= Eugene M. Wescott =

Eugene Michael "Gene" Wescott (February 15, 1932 – February 23, 2014) was an American scientist, artist, and traditional dancer. He was born in Hampton, Iowa, and moved to North Hollywood, California at the age of 10, where he later attended North Hollywood High School and Valley Junior College. He graduated from UCLA and moved to Alaska in 1958, attending the University of Alaska Fairbanks, where he obtained his PhD in 1960.

==Scientific career==
Wescott worked at the Geophysical Institute of the University of Alaska Fairbanks from 1958 to 2009, through two International Polar Years. He was appointed Professor Emeritus of Geophysics, and had an extensive background of research in solid earth geophysics and space physics. He was involved directly in auroral and magnetospheric electric field studies and plasma physics experiments using barium and calcium plasma rocket injections at Poker Flat Research Range. He and Drs. David Sentman and Daniel Osborne proved the existence of red sprites and blue jets, upper-atmospheric electrical phenomena.

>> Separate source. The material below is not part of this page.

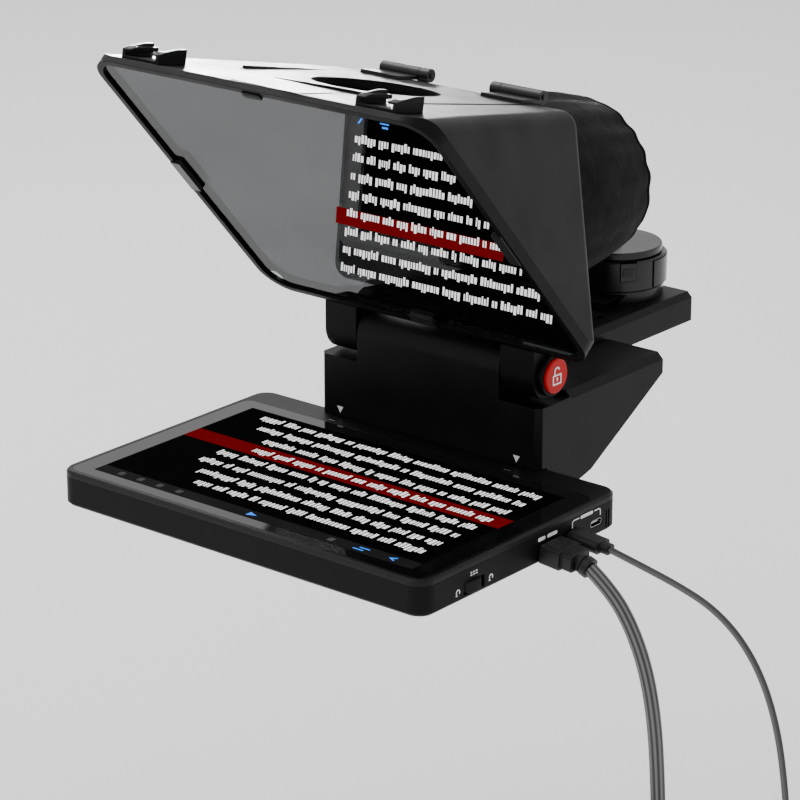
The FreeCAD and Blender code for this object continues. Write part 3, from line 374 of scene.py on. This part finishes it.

==Personal and artistic life==
Wescott was an avid mountain climber, and together with Charles Deehr, Jon Gardey, and Finley Kennel made the first ascent of Mt. Redoubt in August 1959. He also was among the first teams to climb Old Snowy,
Black Cap, Aurora and Meteor peaks in the Alaska Range. He also made the first winter ascent of Institute Peak in 1960.